Set exercise - Reproduce exactly and only the lines running from the one with "Model this object" through the one with "const TALL = 3", both end lines included.

Records to process -
"""
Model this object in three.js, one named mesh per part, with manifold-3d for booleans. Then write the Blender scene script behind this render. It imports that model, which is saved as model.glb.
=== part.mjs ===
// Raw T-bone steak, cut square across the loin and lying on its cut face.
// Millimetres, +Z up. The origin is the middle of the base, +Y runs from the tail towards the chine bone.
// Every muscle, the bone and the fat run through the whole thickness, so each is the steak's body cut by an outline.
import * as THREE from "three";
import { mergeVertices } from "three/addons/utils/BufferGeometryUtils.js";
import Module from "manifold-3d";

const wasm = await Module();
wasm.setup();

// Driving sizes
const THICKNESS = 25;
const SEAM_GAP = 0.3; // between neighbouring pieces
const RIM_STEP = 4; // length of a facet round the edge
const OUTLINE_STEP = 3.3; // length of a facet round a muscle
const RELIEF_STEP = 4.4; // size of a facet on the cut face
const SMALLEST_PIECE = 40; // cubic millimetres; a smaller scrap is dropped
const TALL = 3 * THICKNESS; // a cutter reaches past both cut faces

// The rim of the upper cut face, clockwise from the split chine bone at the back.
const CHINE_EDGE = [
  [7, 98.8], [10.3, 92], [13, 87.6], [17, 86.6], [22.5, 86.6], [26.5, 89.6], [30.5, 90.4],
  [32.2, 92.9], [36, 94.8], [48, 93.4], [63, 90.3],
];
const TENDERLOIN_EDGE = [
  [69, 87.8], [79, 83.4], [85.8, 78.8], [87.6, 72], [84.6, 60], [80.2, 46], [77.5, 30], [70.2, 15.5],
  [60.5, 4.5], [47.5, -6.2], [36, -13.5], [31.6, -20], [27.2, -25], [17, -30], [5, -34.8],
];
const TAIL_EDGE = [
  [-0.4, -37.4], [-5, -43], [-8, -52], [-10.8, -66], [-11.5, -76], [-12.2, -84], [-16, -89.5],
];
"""
"""
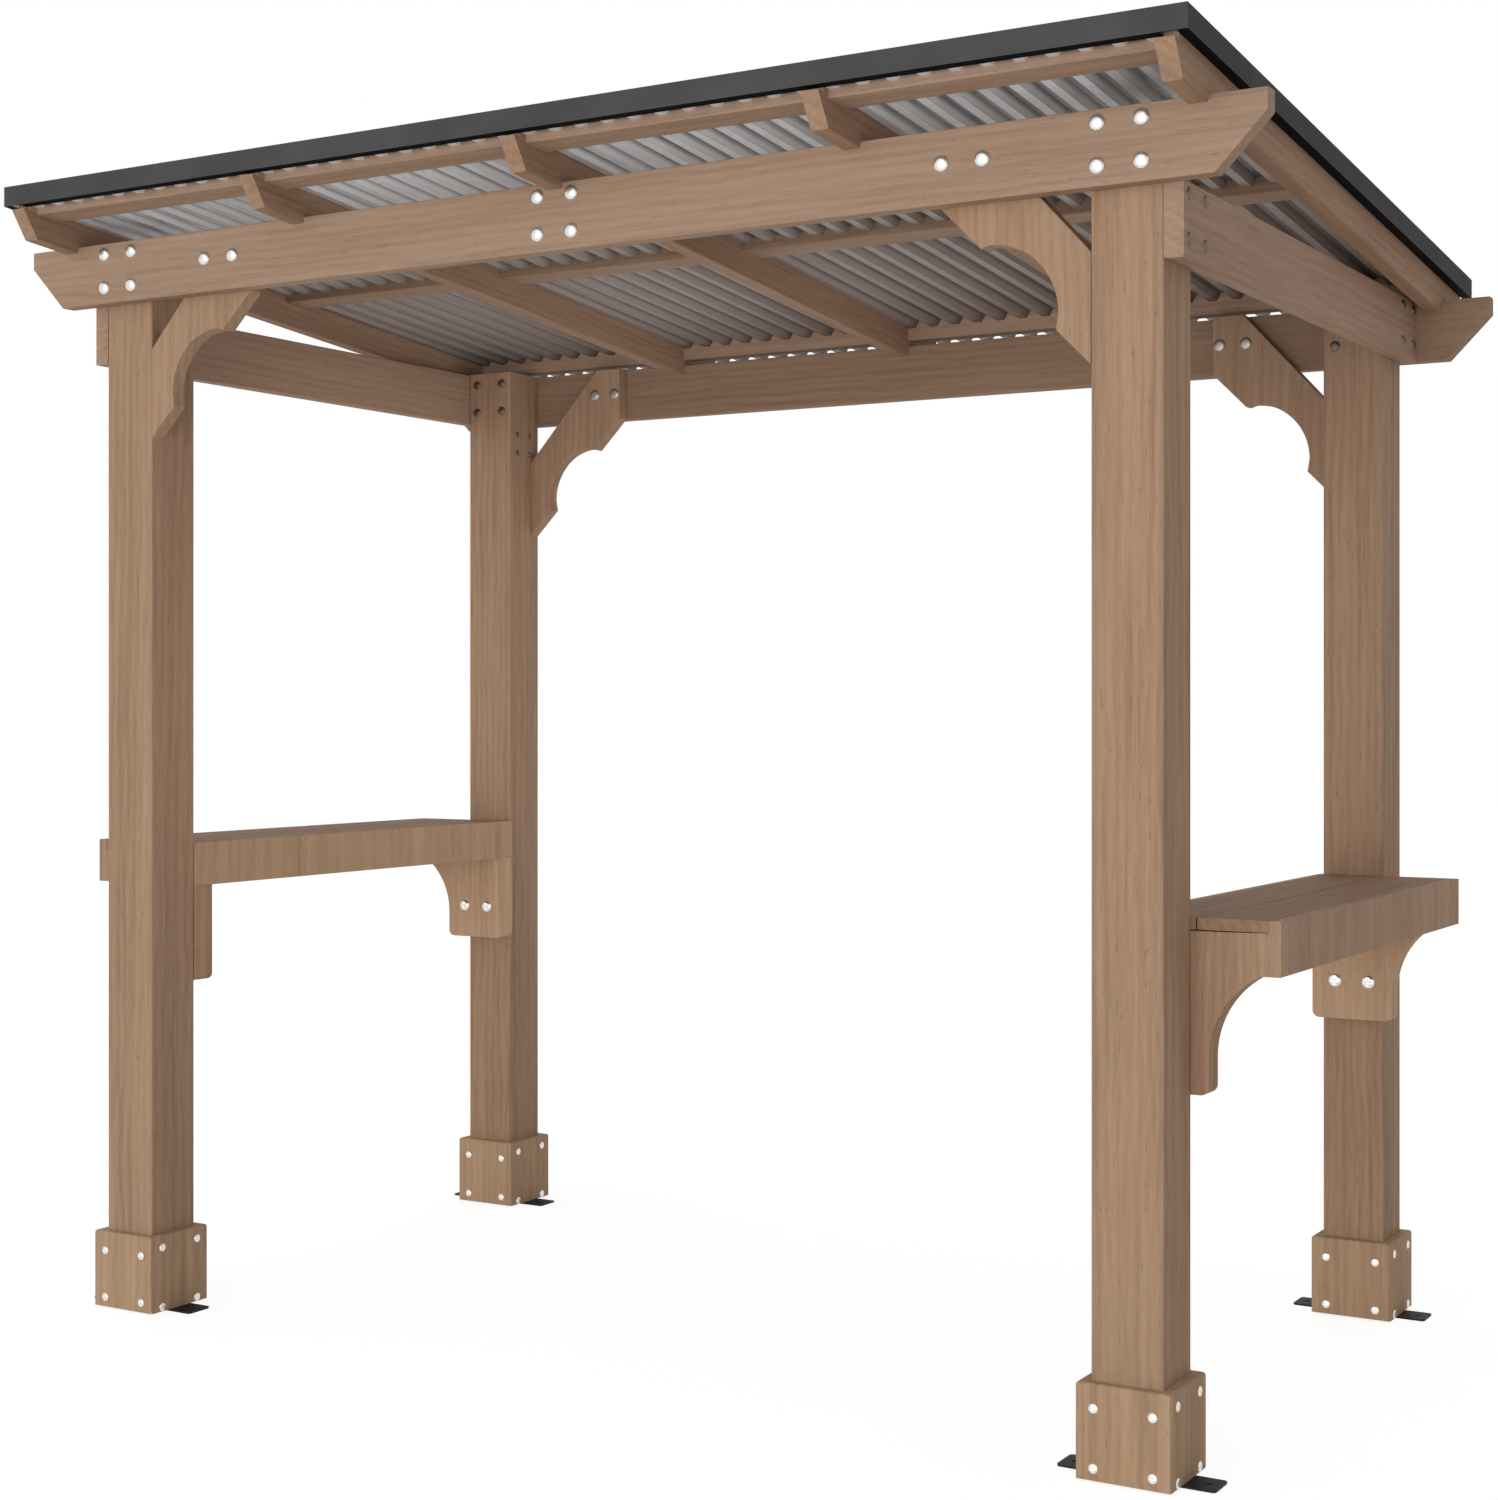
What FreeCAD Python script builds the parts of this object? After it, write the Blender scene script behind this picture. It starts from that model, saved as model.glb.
"""
Complete response -
Model this object in three.js, one named mesh per part, with manifold-3d for booleans. Then write the Blender scene script behind this render. It imports that model, which is saved as model.glb.
=== part.mjs ===
// Raw T-bone steak, cut square across the loin and lying on its cut face.
// Millimetres, +Z up. The origin is the middle of the base, +Y runs from the tail towards the chine bone.
// Every muscle, the bone and the fat run through the whole thickness, so each is the steak's body cut by an outline.
import * as THREE from "three";
import { mergeVertices } from "three/addons/utils/BufferGeometryUtils.js";
import Module from "manifold-3d";

const wasm = await Module();
wasm.setup();

// Driving sizes
const THICKNESS = 25;
const SEAM_GAP = 0.3; // between neighbouring pieces
const RIM_STEP = 4; // length of a facet round the edge
const OUTLINE_STEP = 3.3; // length of a facet round a muscle
const RELIEF_STEP = 4.4; // size of a facet on the cut face
const SMALLEST_PIECE = 40; // cubic millimetres; a smaller scrap is dropped
const TALL = 3 * THICKNESS; // a cutter reaches past both cut faces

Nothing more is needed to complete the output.